[START OF RECORDED DATA]
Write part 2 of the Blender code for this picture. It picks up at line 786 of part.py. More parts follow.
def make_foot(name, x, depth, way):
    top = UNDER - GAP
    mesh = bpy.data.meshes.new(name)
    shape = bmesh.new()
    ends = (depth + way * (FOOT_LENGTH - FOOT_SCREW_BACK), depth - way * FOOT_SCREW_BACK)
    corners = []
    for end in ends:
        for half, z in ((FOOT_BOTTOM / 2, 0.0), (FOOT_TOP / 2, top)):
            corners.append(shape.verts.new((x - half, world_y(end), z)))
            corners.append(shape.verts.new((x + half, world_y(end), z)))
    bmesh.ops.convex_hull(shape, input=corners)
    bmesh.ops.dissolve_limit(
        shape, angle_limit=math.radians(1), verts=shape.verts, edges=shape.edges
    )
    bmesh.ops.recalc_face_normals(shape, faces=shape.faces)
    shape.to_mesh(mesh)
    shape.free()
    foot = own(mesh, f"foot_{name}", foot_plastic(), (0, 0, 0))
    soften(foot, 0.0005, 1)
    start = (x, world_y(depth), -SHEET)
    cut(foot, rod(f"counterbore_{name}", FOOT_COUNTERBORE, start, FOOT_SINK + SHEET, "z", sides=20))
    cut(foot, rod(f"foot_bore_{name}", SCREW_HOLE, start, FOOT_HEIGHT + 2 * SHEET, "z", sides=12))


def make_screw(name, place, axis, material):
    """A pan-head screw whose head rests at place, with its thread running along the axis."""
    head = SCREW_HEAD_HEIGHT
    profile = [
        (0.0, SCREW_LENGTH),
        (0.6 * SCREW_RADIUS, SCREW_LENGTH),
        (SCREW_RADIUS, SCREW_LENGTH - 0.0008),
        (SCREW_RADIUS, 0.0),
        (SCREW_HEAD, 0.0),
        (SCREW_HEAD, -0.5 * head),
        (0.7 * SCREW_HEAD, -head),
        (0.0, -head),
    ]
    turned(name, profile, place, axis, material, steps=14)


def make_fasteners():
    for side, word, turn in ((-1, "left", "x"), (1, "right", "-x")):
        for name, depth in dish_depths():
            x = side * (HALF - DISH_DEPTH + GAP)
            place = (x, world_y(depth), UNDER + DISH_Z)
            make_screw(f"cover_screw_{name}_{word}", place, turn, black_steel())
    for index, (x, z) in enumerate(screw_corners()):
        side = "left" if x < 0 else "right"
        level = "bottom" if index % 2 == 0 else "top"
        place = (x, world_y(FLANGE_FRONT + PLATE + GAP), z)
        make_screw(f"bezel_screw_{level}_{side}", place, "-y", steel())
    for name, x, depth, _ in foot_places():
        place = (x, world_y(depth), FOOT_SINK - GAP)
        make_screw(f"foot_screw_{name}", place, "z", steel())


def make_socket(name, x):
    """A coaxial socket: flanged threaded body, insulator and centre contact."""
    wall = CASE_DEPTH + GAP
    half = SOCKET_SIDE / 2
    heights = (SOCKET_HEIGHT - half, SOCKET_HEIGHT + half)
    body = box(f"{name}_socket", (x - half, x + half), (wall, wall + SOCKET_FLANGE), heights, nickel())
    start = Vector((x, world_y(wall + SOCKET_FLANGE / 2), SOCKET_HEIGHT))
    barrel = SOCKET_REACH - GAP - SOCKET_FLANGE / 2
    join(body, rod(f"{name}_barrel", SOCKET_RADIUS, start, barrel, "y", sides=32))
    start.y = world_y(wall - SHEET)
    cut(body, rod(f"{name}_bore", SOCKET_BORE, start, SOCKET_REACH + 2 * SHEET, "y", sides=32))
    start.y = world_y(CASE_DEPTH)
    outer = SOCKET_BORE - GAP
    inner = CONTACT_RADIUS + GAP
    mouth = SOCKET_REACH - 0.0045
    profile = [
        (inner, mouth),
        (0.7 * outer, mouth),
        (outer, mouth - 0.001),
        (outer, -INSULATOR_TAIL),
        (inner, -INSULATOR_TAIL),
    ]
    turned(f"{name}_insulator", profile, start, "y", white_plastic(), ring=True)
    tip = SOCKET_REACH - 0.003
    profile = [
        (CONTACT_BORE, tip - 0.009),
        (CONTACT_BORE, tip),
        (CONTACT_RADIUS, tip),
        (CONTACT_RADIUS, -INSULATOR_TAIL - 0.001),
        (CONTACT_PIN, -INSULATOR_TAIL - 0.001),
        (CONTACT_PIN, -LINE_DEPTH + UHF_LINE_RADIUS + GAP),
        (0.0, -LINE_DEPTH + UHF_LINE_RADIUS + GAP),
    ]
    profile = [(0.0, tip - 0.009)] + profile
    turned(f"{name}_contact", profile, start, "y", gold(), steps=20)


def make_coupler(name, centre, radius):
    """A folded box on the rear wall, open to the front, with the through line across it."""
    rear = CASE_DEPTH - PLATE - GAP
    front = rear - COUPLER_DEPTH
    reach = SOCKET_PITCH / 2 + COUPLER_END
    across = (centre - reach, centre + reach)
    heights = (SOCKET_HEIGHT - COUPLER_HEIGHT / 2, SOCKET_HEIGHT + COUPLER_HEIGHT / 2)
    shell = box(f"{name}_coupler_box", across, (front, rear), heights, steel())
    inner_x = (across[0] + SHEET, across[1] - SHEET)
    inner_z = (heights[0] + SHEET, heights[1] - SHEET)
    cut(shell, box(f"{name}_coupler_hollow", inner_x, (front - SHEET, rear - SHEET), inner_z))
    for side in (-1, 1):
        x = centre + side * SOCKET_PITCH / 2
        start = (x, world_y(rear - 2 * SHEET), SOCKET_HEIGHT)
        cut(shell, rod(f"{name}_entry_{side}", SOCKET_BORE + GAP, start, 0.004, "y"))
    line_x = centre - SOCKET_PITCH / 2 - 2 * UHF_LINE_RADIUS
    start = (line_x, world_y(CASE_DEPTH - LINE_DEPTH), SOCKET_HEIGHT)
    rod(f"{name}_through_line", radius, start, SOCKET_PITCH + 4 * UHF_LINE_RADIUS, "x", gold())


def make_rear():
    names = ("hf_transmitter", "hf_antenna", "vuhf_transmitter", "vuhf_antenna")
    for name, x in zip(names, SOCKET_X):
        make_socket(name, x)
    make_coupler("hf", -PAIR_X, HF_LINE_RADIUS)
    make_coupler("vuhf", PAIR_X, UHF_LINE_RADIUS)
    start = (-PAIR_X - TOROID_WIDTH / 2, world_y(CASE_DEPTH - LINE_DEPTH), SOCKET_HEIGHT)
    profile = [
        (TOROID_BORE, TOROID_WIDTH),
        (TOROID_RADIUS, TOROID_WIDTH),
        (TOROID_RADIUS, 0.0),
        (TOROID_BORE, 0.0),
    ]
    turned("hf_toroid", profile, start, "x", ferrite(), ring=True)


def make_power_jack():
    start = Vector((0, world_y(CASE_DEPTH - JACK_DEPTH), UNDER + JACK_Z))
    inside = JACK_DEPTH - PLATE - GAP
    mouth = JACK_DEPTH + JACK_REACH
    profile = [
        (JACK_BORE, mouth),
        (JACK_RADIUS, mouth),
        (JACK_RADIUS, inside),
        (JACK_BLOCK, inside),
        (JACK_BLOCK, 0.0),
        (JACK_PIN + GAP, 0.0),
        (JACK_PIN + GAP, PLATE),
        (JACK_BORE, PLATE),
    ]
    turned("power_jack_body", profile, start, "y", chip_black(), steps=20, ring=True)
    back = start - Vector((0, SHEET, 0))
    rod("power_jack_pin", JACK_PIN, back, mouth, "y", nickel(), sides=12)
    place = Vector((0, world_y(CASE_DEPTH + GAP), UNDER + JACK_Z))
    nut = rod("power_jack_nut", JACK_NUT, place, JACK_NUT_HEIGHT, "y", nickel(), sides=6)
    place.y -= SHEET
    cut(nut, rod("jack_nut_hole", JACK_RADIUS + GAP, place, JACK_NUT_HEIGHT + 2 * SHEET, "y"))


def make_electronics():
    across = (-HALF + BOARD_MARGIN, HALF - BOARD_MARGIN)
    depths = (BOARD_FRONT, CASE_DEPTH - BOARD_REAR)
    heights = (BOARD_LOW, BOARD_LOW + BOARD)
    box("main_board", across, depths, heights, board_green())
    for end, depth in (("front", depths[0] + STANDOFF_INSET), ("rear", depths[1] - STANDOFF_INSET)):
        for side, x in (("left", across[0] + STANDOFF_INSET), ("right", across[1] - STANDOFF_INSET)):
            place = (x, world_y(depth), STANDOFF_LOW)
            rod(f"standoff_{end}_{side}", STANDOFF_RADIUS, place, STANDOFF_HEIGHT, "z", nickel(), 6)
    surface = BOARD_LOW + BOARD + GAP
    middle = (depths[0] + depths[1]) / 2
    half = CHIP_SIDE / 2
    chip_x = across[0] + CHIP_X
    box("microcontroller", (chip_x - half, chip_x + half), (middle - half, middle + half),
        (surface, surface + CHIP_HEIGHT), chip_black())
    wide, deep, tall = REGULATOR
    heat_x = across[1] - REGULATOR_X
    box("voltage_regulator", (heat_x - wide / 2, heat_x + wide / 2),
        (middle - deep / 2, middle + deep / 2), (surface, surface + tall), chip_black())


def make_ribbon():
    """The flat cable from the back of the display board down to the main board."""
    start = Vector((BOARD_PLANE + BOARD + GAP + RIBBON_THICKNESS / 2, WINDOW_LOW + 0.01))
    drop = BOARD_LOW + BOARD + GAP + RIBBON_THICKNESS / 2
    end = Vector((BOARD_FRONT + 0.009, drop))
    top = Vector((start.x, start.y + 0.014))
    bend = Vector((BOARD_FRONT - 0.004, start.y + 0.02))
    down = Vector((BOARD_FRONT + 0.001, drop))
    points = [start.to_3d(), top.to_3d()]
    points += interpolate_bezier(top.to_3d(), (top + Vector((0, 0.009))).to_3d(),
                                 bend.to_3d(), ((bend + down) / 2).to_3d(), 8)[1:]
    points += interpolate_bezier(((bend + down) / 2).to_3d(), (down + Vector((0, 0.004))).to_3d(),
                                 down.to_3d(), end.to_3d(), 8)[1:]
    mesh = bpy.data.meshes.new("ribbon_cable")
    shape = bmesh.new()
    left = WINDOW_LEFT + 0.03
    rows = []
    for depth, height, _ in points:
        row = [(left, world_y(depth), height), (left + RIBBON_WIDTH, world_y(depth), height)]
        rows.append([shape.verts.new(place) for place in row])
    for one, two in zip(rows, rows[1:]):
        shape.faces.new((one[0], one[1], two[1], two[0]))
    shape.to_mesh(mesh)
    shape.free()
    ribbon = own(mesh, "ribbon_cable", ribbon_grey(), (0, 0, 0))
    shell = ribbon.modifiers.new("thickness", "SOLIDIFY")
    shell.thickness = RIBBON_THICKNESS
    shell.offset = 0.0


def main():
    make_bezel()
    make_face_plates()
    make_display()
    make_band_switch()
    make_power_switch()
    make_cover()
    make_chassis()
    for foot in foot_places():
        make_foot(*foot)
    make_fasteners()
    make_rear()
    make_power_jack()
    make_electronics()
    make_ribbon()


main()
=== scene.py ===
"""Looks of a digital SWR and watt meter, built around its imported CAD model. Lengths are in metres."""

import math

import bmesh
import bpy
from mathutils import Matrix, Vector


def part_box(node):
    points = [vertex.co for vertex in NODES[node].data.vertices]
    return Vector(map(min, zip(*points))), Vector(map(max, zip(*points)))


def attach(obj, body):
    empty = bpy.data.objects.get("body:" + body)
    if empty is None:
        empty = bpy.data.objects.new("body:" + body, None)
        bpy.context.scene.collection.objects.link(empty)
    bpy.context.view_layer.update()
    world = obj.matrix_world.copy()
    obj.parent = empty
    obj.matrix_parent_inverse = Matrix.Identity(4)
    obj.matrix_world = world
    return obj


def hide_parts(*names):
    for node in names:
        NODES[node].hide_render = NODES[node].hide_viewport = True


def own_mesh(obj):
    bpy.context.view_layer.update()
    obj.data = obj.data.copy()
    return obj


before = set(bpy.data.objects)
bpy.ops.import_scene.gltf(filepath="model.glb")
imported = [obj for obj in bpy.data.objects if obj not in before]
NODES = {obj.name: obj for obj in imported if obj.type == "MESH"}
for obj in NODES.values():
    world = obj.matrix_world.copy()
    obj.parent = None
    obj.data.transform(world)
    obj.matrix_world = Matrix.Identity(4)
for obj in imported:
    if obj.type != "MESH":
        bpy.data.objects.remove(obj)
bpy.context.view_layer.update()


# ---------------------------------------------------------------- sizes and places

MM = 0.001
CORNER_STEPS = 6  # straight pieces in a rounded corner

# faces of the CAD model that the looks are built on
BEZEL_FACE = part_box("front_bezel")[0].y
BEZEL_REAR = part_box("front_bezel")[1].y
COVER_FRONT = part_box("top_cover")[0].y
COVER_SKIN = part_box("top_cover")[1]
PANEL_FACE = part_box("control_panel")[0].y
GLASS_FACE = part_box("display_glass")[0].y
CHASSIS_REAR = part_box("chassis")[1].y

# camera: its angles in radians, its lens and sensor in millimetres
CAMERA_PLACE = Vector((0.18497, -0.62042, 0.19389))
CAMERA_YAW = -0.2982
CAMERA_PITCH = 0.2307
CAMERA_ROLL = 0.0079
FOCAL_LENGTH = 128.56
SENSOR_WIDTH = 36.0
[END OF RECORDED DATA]
Nothing but the lines from the one with "for foot in" through the one with "sizes and places" should be repeated, and each exactly.

    for foot in foot_places():
        make_foot(*foot)
    make_fasteners()
    make_rear()
    make_power_jack()
    make_electronics()
    make_ribbon()


main()
=== scene.py ===
"""Looks of a digital SWR and watt meter, built around its imported CAD model. Lengths are in metres."""

import math

import bmesh
import bpy
from mathutils import Matrix, Vector


def part_box(node):
    points = [vertex.co for vertex in NODES[node].data.vertices]
    return Vector(map(min, zip(*points))), Vector(map(max, zip(*points)))


def attach(obj, body):
    empty = bpy.data.objects.get("body:" + body)
    if empty is None:
        empty = bpy.data.objects.new("body:" + body, None)
        bpy.context.scene.collection.objects.link(empty)
    bpy.context.view_layer.update()
    world = obj.matrix_world.copy()
    obj.parent = empty
    obj.matrix_parent_inverse = Matrix.Identity(4)
    obj.matrix_world = world
    return obj


def hide_parts(*names):
    for node in names:
        NODES[node].hide_render = NODES[node].hide_viewport = True


def own_mesh(obj):
    bpy.context.view_layer.update()
    obj.data = obj.data.copy()
    return obj


before = set(bpy.data.objects)
bpy.ops.import_scene.gltf(filepath="model.glb")
imported = [obj for obj in bpy.data.objects if obj not in before]
NODES = {obj.name: obj for obj in imported if obj.type == "MESH"}
for obj in NODES.values():
    world = obj.matrix_world.copy()
    obj.parent = None
    obj.data.transform(world)
    obj.matrix_world = Matrix.Identity(4)
for obj in imported:
    if obj.type != "MESH":
        bpy.data.objects.remove(obj)
bpy.context.view_layer.update()


# ---------------------------------------------------------------- sizes and places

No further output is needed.